A time to be born, And a time to die;

A time to plant, And a time to pluck what is planted;

A time to kill, And a time to heal;

A time to break down, And a time to build up;

A time to weep, And a time to laugh;

A time to mourn, And a time to dance;

A time to cast away stones, And a time to gather stones;

A time to embrace, And a time to refrain from embracing;

A time to gain, And a time to lose;

A time to keep, And a time to throw away;

A time to tear, And a time to sew;

A time to keep silence, And a time to speak;

A time to love, And a time to hate;

A time of war, And a time of peace.

Ecclesiastes 3:1-8

My children lost a friend this week.  A young man, 13 years of age, died very unexpectedly.  Death came as quite a shock and it came suddenly.

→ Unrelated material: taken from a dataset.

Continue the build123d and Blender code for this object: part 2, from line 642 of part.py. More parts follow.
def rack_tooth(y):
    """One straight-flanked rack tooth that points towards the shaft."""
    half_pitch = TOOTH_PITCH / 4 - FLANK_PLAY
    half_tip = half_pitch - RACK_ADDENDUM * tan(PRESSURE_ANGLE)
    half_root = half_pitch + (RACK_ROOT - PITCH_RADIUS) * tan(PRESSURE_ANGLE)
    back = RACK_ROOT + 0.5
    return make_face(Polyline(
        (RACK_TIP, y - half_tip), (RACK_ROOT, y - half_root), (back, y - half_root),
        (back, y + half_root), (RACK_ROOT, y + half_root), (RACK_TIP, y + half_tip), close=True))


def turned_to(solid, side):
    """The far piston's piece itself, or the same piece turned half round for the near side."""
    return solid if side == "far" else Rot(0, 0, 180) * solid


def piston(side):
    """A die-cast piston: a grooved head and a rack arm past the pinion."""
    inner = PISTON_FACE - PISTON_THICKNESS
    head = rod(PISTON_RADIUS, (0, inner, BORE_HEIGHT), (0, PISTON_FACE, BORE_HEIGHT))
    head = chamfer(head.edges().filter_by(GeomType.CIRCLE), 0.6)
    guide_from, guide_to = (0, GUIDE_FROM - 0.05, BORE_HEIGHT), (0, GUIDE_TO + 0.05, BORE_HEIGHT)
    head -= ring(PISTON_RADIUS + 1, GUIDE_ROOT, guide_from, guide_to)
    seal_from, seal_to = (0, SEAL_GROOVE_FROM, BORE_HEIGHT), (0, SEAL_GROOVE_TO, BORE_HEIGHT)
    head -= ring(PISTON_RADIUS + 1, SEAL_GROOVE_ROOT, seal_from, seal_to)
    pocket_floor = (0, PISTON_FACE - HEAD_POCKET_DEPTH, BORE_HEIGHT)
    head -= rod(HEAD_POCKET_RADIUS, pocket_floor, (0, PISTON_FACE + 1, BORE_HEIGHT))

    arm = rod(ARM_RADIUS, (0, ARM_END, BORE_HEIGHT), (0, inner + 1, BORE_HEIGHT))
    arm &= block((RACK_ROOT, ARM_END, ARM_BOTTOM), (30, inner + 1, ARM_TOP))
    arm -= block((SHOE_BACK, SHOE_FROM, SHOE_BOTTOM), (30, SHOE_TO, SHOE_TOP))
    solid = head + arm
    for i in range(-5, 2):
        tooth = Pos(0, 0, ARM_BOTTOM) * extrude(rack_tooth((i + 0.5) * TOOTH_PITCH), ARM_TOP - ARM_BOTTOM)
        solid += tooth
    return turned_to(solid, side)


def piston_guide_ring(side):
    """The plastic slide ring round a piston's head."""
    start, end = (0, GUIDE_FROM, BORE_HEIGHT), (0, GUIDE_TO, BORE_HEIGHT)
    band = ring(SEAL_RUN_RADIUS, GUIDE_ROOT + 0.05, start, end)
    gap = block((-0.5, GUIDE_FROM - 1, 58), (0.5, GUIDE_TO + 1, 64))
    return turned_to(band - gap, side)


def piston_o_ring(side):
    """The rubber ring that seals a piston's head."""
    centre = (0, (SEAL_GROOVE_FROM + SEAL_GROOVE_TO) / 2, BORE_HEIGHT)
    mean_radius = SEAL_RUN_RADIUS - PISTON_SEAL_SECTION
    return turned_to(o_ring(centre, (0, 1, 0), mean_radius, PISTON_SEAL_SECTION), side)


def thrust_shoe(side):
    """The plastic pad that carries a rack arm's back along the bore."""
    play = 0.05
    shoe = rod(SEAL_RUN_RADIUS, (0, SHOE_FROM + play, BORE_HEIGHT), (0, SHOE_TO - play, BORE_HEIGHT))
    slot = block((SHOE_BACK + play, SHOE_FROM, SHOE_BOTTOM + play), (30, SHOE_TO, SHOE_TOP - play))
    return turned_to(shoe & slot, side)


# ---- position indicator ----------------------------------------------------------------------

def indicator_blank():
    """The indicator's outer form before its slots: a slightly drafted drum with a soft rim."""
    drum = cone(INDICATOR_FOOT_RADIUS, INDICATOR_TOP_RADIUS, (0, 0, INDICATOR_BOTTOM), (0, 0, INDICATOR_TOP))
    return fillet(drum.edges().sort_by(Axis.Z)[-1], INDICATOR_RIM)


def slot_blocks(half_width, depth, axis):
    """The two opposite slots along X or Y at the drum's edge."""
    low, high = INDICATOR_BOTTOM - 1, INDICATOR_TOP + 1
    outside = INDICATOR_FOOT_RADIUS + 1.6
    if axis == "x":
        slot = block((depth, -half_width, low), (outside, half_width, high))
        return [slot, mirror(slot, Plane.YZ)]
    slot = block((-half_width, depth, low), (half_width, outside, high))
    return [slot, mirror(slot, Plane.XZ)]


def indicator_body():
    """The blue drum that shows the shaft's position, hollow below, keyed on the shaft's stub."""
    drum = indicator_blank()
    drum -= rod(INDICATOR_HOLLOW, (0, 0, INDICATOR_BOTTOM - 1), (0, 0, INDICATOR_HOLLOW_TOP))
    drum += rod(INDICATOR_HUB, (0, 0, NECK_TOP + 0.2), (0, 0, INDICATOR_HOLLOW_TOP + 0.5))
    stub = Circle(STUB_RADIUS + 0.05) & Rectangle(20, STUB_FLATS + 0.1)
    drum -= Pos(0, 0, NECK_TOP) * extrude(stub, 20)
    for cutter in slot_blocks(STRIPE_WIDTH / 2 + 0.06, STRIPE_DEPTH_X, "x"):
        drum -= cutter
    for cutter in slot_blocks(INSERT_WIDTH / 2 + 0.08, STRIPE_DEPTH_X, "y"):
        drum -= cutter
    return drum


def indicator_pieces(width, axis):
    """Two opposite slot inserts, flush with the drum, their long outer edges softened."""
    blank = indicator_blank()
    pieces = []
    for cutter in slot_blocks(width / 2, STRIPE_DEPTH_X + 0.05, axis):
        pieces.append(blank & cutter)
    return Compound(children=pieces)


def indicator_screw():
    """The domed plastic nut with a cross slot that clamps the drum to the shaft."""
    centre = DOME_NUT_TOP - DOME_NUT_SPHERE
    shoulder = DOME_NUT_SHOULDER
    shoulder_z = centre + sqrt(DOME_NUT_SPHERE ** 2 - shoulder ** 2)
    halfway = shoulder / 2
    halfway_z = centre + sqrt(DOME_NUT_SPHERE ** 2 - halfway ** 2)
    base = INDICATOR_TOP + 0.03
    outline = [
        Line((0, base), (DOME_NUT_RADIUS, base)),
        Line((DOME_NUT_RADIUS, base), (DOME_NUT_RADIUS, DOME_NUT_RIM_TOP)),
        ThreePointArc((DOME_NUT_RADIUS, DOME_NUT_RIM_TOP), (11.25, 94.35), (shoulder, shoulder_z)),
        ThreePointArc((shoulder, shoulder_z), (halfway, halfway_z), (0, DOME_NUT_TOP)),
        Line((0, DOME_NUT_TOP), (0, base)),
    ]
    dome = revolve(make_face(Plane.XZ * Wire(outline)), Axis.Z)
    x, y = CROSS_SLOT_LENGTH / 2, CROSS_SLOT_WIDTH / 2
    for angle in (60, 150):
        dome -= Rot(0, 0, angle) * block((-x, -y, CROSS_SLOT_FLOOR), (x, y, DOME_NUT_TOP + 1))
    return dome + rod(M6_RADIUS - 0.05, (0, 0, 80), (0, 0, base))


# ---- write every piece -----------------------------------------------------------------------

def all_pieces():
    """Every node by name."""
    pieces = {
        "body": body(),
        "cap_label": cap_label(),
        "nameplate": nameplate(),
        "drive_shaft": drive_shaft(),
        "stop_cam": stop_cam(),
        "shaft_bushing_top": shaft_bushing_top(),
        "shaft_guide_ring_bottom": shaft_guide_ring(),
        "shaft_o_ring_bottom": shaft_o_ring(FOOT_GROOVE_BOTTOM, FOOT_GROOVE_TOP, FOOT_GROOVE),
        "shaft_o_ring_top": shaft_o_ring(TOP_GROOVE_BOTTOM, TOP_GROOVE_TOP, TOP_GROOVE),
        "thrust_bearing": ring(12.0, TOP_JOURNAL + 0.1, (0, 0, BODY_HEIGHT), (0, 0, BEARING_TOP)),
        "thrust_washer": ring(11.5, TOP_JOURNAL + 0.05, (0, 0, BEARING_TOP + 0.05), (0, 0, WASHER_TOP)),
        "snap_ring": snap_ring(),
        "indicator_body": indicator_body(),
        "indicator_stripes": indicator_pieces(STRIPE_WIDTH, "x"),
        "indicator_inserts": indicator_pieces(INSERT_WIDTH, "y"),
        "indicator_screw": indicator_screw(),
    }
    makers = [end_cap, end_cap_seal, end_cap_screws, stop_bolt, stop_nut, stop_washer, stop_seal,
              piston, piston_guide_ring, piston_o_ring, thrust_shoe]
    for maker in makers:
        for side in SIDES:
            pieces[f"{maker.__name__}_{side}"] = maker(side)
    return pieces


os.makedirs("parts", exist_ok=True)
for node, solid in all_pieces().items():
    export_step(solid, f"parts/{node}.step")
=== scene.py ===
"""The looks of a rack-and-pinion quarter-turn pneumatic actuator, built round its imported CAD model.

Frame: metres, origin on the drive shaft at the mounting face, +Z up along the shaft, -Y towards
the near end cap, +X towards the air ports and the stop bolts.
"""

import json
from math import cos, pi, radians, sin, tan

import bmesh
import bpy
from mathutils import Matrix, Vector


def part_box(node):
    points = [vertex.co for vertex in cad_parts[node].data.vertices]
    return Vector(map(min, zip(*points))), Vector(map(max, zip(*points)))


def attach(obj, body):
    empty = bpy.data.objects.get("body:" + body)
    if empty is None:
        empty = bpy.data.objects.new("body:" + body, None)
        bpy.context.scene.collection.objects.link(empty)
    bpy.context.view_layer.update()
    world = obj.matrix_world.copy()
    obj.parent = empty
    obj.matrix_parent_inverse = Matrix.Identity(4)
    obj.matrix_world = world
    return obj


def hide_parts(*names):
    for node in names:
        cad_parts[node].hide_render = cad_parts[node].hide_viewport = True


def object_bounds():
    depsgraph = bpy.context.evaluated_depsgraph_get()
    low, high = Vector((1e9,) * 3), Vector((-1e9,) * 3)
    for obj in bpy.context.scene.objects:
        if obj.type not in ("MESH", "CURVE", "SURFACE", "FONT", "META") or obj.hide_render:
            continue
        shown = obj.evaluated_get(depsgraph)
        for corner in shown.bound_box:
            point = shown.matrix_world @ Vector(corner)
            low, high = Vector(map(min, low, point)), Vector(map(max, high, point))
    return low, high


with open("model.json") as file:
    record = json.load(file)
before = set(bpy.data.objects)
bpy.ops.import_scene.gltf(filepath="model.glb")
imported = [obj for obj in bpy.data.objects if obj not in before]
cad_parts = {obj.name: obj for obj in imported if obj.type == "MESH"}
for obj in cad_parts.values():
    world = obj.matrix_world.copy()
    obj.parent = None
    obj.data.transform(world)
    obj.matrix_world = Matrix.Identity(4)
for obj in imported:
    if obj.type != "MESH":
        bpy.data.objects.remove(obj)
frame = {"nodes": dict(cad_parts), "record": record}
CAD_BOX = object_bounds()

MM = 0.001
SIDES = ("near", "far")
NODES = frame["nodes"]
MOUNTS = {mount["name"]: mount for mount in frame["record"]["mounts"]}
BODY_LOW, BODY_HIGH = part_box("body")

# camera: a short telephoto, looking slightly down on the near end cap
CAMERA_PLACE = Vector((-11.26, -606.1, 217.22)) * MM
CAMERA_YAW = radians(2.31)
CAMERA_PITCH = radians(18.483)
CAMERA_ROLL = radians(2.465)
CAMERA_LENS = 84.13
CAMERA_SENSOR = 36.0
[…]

As a mom, I saw the hurt, the grief and the sorrow in my children’s hearts and eyes.  Now what?  We have never been here before; they have never lost a friend so young.

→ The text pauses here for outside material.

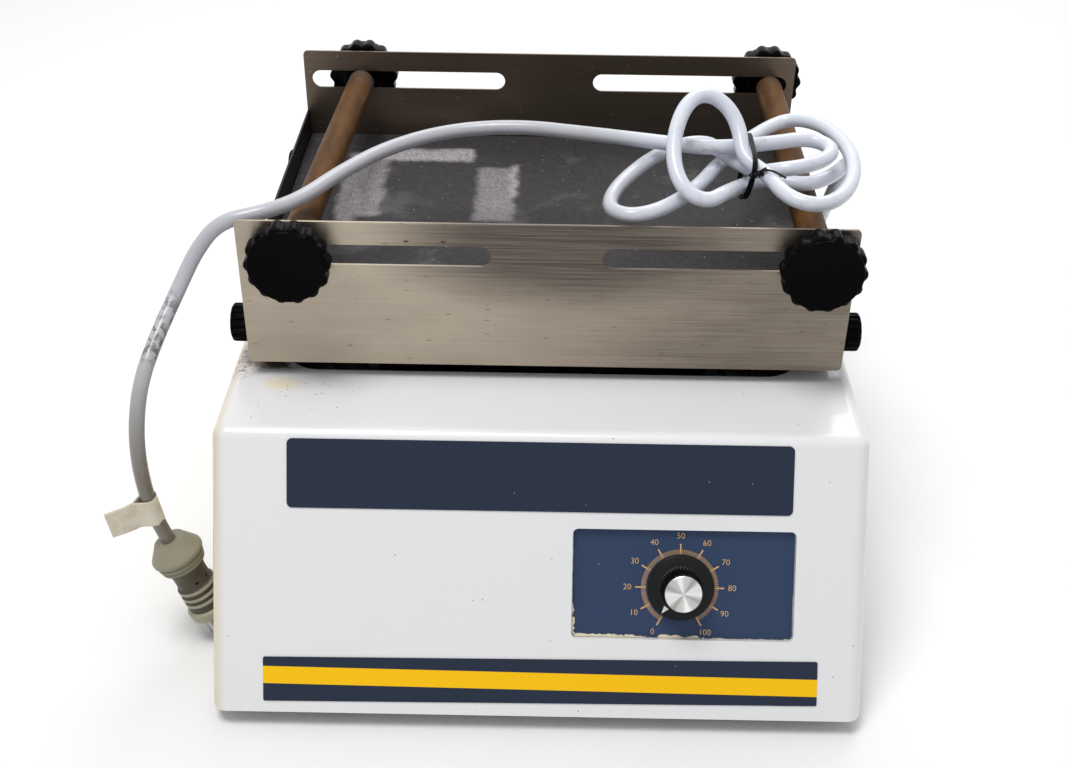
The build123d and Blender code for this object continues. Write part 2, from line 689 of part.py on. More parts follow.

In the past we have prepared them for the death of a great-grandparent or an ill relative.  When old age and illness are in the picture it is never easy but at least there is a process as we learn to say good-bye.  Just before Paw Paw died at 92, we made a visit and asked him to pray for each of our children, we had them hug him and tell him they loved him.  We were not sure if this would be the last time we would see him, but we prepared them as if it might be and it was.  At the funeral they knew they had already said good-bye, they had already mentally and emotionally sent him on ahead to heaven and knew they would see him again someday.

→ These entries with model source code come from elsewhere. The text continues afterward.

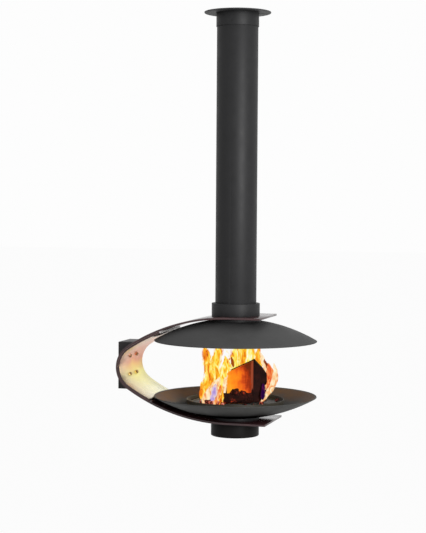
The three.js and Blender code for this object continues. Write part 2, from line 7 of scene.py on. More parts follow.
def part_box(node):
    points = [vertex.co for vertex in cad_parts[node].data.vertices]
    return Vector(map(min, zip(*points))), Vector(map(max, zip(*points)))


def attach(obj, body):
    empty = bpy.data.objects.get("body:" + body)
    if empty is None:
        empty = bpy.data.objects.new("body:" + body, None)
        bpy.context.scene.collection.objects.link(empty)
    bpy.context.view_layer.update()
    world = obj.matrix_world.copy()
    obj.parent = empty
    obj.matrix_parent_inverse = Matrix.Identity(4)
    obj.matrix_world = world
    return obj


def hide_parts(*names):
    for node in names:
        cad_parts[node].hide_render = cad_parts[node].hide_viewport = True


# A hanging fireplace: a bent strap on a wall bracket holds a round hood over a round hearth dish.
# Metres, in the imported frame: +X out of the wall, +Z up, the origin on the wall behind the bracket.
# The dictionaries give millimetres, and the marks of the finishes metres.

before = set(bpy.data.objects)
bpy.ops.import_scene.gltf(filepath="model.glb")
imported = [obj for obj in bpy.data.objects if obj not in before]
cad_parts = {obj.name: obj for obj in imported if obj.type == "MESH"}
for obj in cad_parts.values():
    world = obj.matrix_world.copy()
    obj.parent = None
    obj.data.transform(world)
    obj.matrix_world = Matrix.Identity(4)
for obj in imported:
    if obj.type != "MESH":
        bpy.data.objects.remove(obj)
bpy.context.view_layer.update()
mm = 0.001
turn = 2 * math.pi

pipeLow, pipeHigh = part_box("flue_pipe")
flueX = (pipeLow.x + pipeHigh.x) / 2
pileTurn = math.radians(15.5)  # the logs face the room's corner
pilePlace = Matrix.Translation((flueX, 0, 0)) @ Matrix.Rotation(pileTurn, 4, "Z")

# The photographer stood well to one side and a little further into the room, with the lens above the hood.
# The place is in metres and the turns are in degrees.
camera = {
    "place": (3.0309, -8.3316, 0.9839), "heading": 16.406, "down": 2.4017, "roll": 0.3606,
    "lens": 95.41, "sensor": 36,
}

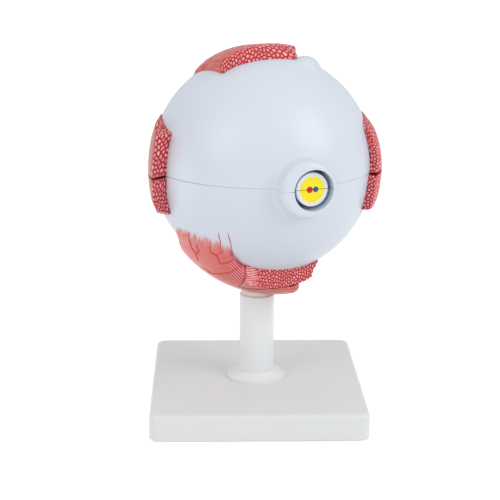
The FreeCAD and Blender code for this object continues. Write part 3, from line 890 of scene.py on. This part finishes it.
def shape_oblique():
    """Smooth muscle with a brushed upper edge, and stripes beside its neighbour."""
    obj = softened(OBLIQUE)
    mesh = obj.data
    local = vertices(mesh)
    refine(mesh, (radial(local) > BALL_R + SKIN) & (local[:, 1] < OBLIQUE_FINE))
    local, normal = vertices(mesh), normals(mesh)
    x, y, z = local.T
    below = (np.interp(x, *OBLIQUE_TOP) - z) / 0.85
    strokes = 1.1 * wandering(x + 0.15 * z, 0.38, 7) + 0.35 * wandering(x + 0.15 * z, 1.3, 8)
    pale = 1 - smoothstep(-0.6, 4.4, below + 3.4 * (strokes - 0.72) * (below < 6))
    streaks = wandering(x + 0.1 * z, 0.36, 12)
    pale = np.maximum(pale, 0.5 * smoothstep(10, 1, below) * smoothstep(0.5, 0.85, streaks))
    pale *= y < OBLIQUE_FRONT
    rise = 0.96 * z + 0.27 * y
    height = radial(local) - BALL_R
    local *= ((BALL_R + height * smoothstep(-0.6, 5.0, below)) / radial(local))[:, None]
    local[:, 0] += LOBE_STRETCH * smoothstep(10, 20, x) * (z < LOBE_TOP)
    corner = np.clip(x - LOBE_END + LOBE_ROUND, 0, LOBE_ROUND)
    shift = LOBE_ROUND - np.sqrt(np.maximum(LOBE_ROUND**2 - corner**2, 0))
    local *= (1 - shift * (z < LOBE_TOP) / BALL_R)[:, None]
    stripes = np.clip(0.9 * waves(x + rise, STRIPE_SPACING) - 0.15, 0, 0.6)
    lobe = np.abs(np.sin(math.pi * rise / LOBE_FIBRES + 0.8 * wandering(x, 3.0, 9)))
    near = smoothstep(-20.5, -16.0, x) * smoothstep(-60, -52, z) * (x < STRIPES_TO) * (y < 0)
    near *= smoothstep(26.0, 18.0, np.abs(z + 43) + 6)
    under = smoothstep(STRIPES_TO - 1, STRIPES_TO + 2, x) * (y < 0)
    cell = np.where(near > 0.02, stripes, np.where(under > 0.1, lobe, 1.0))
    flank = local @ FLANK_TURN > FLANK_FROM
    deep = flank * smoothstep(-36, -40, z) * (z > -52) * smoothstep(2.2, 1.2, height)
    cell = np.where(deep > 0.3, 0.25, cell)
    drop = (1 - np.sqrt(cell)) * np.maximum(near * 0.35, under * 0.22)
    finish_muscle(obj, OBLIQUE, "eyeball_lower", local, normal, drop, {
        "cell": cell, "tint": 0.2 + 0 * x, "cut": np.maximum(near, 0.85 * deep), "pale": pale,
        "lines": 0.8 * under, "side_shade": 0 * x, "calm": 0.65 - 0.35 * under,
        "fibre": np.column_stack((rise - 0.35 * x, x + 0.3 * rise, y))})
    return obj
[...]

No one knew to say good-bye to Caleb.  No one expected his death to come so unexpectedly and so young.  No one knew that the last time we saw him it would be for the last time.  This grief was different; this grief was a reminder that it could easily be one of them.

I don’t know how to do this; I don’t know how to help them through this season, so I am learning along the way.  Here are a few things the Holy Spirit is teaching me and I am embracing as we walk this out.

  •              Let them cry (and cry with them) – tears are healing and tears remind us that we are human; they express the pain, anguish and hurts in our heart.  Tears release the tension and open our hearts up to receive healing and hope.  Psalm 30:5 “Weeping may endure for a night, but joy comes in the morning.”
  •             Help them find a way to say good-bye – write poems, sing songs, plant a tree.  An outward expression of what is going on in their hearts will help them process the pain and begin to let it go.
  •              If possible allow them to attend the funeral or memorial – To be around others who are also saying good-bye reminds them they are not in this alone and others are learning to say good-bye as well.
  •              Have them play a part in giving a bit of comfort to other family and friends.  This is an opportunity for them to learn empathy and compassion.  Their grief as a friend is very real and in a small way they can empathize with the family and share in their loss.  Hugs, cards, send flowers, bring a meal, etc.  This is where the rubber meets the road. By giving to the family they are in a very real way are affirming that this life was important and valuable and worthy.  They are affirming the love and importance this person played in everyone’s lives and they are giving value to the life that was lost.
  •              Pray with your children. Remind them of the hope that we have as believers in Christ, this is not our home and we do not grieve as the world grieves without hope but we have a certain and sure future home with loved ones who are already there.   1 Thessalonians 4:13-14 “But I do not want you to be ignorant, brethren, concerning those who have fallen asleep, lest you sorrow as others who have no hope. For if we believe that Jesus died and rose again, even so God will bring with Him those who sleep in Jesus.”

I know as a mom I must help my children process their feelings and not bottle them up.  I need to help them learn how to hear the cries of their heart and allow their feelings to be real, valid and affirmed. I must also help guide them past their grief, overcome any fears and continue to live the life God has prepared for them.  My heart’s cry is for wisdom and direction as Darrell and I lead our children through the tears of life.